───── DATA IN THIS EXERCISE

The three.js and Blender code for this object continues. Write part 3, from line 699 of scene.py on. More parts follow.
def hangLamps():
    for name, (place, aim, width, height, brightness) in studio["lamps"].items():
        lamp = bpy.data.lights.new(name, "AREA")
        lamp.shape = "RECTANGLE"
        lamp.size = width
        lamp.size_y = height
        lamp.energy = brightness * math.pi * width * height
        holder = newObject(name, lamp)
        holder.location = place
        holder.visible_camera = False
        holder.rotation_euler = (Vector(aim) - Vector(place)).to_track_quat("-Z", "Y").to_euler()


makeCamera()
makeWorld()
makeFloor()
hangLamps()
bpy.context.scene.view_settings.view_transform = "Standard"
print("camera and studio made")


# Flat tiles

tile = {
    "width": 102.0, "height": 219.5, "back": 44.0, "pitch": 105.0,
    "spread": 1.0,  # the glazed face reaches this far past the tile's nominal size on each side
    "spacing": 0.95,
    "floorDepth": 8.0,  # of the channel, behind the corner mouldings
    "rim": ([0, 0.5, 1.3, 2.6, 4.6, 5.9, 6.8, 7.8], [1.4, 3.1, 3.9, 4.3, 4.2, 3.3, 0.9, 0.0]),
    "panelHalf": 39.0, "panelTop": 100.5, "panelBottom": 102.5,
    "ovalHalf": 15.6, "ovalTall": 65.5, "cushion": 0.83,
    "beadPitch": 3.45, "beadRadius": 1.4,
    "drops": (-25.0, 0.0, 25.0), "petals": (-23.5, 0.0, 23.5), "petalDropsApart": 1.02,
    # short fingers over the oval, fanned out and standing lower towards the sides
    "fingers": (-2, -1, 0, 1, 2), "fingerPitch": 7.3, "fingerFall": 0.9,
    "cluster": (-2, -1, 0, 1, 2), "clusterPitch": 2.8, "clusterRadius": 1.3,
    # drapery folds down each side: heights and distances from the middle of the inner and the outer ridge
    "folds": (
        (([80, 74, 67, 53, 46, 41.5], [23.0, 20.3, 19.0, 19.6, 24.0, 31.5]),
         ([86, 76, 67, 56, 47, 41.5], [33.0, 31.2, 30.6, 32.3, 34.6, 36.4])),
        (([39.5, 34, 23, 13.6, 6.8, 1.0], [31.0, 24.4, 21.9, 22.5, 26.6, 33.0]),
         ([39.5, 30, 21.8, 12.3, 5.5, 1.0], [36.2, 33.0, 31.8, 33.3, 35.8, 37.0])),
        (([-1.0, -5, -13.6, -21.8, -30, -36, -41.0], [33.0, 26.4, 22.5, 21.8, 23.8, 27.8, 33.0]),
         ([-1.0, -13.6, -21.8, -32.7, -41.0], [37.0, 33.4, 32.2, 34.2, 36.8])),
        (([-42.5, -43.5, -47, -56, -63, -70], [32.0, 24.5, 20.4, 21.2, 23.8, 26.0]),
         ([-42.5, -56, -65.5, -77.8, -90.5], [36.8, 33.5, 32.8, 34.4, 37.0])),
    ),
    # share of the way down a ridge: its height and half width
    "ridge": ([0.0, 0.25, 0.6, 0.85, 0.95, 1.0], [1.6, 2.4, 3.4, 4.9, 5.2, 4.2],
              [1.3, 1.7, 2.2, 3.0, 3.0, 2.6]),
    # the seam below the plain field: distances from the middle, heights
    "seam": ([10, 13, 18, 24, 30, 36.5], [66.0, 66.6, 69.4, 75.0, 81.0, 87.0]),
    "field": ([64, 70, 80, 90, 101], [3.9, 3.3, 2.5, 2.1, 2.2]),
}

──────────
───── DATA IN THIS EXERCISE

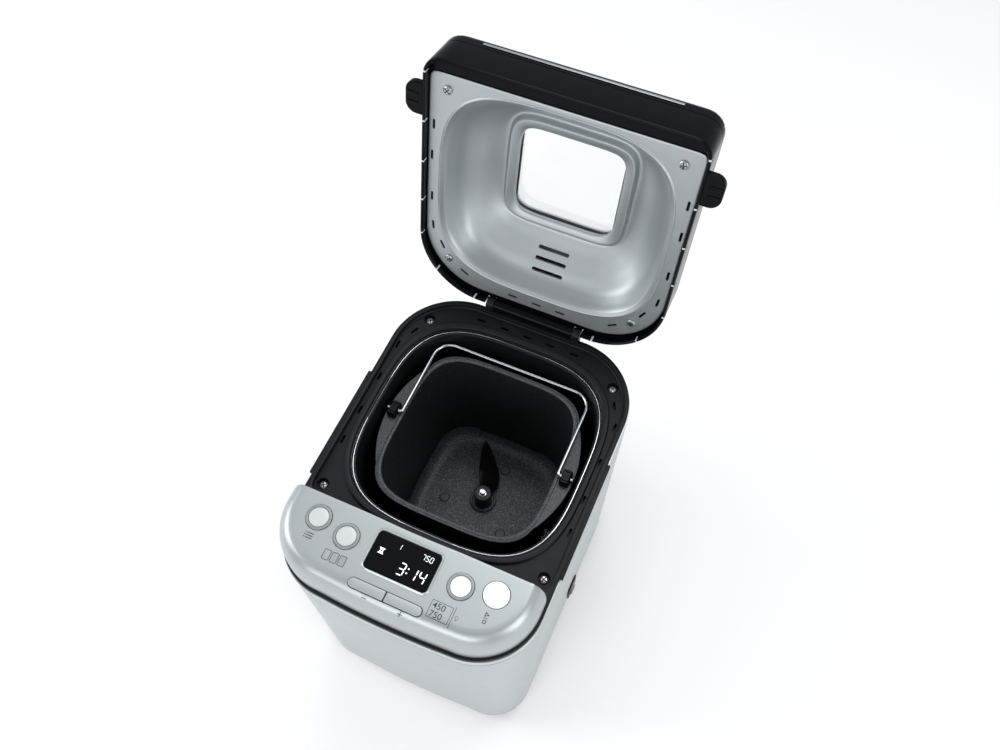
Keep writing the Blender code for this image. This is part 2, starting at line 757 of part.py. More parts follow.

──────────
───── DATA IN THIS EXERCISE

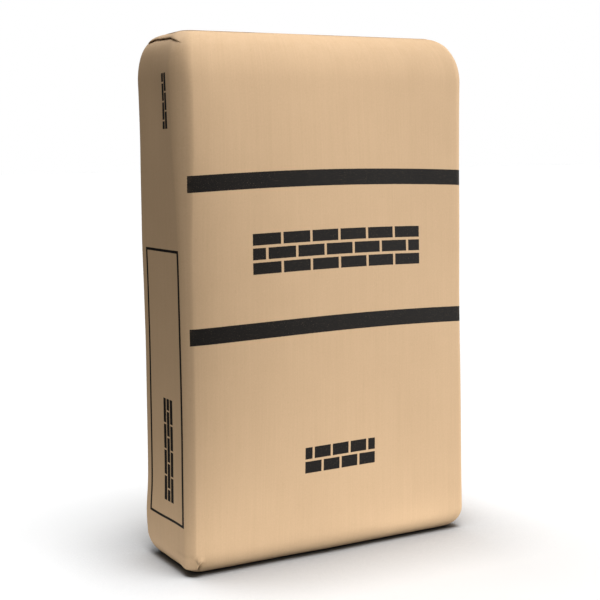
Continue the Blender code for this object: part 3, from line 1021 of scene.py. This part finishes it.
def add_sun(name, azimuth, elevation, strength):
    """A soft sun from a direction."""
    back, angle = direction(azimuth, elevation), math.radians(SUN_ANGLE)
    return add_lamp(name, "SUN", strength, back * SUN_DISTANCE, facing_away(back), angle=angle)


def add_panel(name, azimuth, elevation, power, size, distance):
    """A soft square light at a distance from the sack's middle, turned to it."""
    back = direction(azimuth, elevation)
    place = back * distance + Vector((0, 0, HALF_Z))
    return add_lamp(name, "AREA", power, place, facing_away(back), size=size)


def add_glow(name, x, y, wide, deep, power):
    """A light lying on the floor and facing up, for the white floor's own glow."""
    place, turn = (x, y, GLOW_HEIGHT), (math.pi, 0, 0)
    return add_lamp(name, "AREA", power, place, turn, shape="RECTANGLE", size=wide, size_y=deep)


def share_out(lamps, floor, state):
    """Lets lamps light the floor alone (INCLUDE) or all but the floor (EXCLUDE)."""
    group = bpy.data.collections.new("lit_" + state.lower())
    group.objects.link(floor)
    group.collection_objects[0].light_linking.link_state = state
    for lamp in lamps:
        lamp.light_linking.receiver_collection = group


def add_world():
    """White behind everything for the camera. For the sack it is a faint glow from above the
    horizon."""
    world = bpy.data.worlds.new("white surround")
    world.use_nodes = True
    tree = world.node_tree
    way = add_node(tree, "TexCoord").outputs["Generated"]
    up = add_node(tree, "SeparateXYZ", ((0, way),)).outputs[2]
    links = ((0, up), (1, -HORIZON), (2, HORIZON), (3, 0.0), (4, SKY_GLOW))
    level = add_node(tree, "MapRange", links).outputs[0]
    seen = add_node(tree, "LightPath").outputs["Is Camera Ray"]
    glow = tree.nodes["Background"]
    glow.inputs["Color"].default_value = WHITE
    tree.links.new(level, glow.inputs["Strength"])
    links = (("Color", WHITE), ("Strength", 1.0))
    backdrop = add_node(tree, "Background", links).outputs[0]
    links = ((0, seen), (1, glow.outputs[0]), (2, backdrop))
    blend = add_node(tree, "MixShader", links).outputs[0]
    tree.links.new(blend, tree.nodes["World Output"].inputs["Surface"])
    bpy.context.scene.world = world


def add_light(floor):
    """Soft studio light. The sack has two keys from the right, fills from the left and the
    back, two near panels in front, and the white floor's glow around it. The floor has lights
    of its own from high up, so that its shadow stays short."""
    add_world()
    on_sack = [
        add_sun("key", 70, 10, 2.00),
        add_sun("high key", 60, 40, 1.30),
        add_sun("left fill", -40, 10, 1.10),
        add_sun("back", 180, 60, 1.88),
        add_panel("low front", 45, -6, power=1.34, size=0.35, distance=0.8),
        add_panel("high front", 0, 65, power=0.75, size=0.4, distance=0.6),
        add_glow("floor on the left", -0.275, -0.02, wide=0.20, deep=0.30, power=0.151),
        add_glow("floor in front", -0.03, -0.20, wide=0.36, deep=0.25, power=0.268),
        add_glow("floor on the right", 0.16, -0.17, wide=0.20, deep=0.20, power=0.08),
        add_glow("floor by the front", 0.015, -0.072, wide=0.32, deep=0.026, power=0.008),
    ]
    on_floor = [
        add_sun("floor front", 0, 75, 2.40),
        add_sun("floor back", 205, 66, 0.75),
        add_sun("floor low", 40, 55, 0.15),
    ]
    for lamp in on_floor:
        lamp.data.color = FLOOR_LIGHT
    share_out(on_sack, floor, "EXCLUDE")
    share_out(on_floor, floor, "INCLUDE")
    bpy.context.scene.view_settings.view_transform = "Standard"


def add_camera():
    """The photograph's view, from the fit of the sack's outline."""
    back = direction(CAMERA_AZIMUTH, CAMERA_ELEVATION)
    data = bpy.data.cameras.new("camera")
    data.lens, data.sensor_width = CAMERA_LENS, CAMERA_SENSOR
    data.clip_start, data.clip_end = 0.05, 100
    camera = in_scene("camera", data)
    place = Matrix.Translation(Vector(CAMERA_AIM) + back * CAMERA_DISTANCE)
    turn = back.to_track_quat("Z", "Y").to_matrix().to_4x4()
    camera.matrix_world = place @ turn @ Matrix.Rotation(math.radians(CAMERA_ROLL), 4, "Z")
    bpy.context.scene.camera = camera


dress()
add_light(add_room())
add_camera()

──────────

:: SET TASK ::
Using the data above, repeat exactly the lines that begin at the line with "The three.js and" and end at the line with "# Flat tiles", both ends included.

:: EXERCISE RESPONSE ::
The three.js and Blender code for this object continues. Write part 3, from line 699 of scene.py on. More parts follow.
def hangLamps():
    for name, (place, aim, width, height, brightness) in studio["lamps"].items():
        lamp = bpy.data.lights.new(name, "AREA")
        lamp.shape = "RECTANGLE"
        lamp.size = width
        lamp.size_y = height
        lamp.energy = brightness * math.pi * width * height
        holder = newObject(name, lamp)
        holder.location = place
        holder.visible_camera = False
        holder.rotation_euler = (Vector(aim) - Vector(place)).to_track_quat("-Z", "Y").to_euler()


makeCamera()
makeWorld()
makeFloor()
hangLamps()
bpy.context.scene.view_settings.view_transform = "Standard"
print("camera and studio made")


# Flat tiles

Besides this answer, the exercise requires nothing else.